- В любом случае это останется врачебной тайной.
Жар в ушах и щеках начал постепенно отходить.
Каждый раз, когда он видел ее, идущей по тротуару с сумочкой в руке и на каблуках, ему хотелось дотронуться до нее. Остановить, зажать рот рукой, расстегнуть все ее пуговички, застежки и замочки, снять серьги и распустить волосы, чтобы она осталась абсолютно голой и беззащитной. Пусть бы она бежала вот так, без одежды, дальше по тротуару, в одних белых туфлях и визжала. Или застигнуть ее врасплох где-нибудь на краю парка, где нет никого, кроме солнечных лучей и глупых птиц, где ветер тайком скользит по ее гладкой коже, целует ее тонкие пальцы и проникает невидимой ладонью в вырез платья на спине.
Он хотел оказаться сразу возле нее - бесшумно, внезапно, вдруг. Заглянуть в ее глаза, чтобы дать ей знать.
- Вы? - спросит она.
И пусть она ничего не говорит, пока он держит ее за руку, гладит ладонь и снимает заколку с рыжих волос. Так же, как ничего не говорил он, когда она ходила в парке одна, вдыхала запах вишни и теплую вечернюю тишину, тянулась к веткам, срывала белые маленькие цветки, открывая взгляду свою наготу под краем летнего короткого платья.
- Вот вам направление в лабораторию, - сказал доктор, царапая шариковой ручкой на бланке. - Ко мне вы должны прийти через десять дней.
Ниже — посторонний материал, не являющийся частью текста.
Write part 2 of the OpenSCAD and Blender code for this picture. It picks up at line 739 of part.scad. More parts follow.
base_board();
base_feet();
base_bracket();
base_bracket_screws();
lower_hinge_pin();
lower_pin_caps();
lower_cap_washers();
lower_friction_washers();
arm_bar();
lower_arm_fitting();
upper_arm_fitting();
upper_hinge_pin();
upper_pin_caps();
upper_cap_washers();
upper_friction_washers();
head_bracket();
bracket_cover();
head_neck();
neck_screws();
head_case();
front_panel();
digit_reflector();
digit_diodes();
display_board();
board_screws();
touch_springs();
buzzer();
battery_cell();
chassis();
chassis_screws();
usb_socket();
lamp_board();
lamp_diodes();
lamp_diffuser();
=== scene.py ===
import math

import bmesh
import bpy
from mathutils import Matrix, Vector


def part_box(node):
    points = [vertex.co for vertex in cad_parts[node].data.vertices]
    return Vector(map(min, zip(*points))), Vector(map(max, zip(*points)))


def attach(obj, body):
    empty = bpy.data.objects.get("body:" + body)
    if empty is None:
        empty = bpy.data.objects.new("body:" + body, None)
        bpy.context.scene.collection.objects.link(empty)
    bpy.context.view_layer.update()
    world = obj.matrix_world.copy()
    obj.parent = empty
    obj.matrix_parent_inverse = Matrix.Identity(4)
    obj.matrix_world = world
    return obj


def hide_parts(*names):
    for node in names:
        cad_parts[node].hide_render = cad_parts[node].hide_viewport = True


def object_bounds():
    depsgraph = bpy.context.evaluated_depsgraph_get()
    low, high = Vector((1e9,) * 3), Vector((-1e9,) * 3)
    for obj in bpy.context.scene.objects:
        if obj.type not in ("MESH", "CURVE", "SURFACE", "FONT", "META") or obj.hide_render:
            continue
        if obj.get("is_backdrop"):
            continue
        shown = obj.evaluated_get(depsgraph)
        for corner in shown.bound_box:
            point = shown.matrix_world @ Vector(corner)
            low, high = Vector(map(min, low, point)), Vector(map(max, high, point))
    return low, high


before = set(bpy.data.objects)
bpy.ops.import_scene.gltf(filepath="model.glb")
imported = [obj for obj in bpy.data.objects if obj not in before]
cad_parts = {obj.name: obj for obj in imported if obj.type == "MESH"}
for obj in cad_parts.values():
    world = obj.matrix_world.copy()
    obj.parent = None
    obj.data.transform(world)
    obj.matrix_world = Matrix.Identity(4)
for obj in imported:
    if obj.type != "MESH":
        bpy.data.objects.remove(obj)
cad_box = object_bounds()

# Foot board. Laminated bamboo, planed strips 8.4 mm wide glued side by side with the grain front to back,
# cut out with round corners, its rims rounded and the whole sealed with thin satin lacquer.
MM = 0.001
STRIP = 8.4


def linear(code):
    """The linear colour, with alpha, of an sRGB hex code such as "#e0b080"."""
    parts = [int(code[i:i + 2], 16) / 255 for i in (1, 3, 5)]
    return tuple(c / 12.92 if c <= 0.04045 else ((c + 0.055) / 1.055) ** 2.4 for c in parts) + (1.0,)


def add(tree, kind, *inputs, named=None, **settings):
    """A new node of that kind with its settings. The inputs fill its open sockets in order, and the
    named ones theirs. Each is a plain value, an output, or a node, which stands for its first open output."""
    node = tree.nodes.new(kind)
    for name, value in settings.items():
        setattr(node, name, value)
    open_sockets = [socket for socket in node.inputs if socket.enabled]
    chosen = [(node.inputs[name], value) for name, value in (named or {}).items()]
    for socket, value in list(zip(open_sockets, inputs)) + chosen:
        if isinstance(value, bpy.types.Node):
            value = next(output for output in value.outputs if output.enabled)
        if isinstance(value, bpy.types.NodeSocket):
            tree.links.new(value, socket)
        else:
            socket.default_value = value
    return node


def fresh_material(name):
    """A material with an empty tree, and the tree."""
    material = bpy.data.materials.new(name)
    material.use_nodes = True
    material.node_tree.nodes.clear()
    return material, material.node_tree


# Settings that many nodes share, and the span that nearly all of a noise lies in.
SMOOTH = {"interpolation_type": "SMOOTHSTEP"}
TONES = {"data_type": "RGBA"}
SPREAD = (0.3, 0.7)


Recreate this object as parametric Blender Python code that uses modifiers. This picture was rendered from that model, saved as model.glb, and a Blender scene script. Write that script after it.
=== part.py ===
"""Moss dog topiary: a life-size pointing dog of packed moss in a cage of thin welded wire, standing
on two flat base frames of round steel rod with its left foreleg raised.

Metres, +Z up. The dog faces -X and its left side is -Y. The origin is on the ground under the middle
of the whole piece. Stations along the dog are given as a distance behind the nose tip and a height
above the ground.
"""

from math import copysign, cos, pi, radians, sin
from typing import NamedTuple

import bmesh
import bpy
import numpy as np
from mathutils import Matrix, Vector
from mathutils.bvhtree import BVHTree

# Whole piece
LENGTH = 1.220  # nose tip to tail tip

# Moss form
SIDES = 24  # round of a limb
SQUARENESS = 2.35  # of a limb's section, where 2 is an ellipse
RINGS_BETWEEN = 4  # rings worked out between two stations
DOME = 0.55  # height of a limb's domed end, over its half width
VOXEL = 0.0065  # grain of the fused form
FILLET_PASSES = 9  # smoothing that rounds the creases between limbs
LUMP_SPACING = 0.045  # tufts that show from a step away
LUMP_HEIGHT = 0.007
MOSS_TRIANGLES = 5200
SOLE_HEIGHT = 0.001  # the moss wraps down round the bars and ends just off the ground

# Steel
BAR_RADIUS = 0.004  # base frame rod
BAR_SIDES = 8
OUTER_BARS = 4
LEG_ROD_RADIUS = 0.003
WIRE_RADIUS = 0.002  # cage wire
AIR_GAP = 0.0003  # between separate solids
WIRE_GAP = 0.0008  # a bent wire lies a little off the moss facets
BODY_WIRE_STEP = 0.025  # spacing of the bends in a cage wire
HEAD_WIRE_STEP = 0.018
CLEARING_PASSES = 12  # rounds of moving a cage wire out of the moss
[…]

Заглянул в календарик под замызганым стеклом на столе и добавил:
- То есть тринадцатого числа.
Снял очки и протянул бумажку Политковскому.
- Да! И, если можно, пригласите ее ко мне.
Политковский почувствовал, что губы немеют и он входит в ступор.
- Ее?
Это было невозможно. Но об этом знал только он.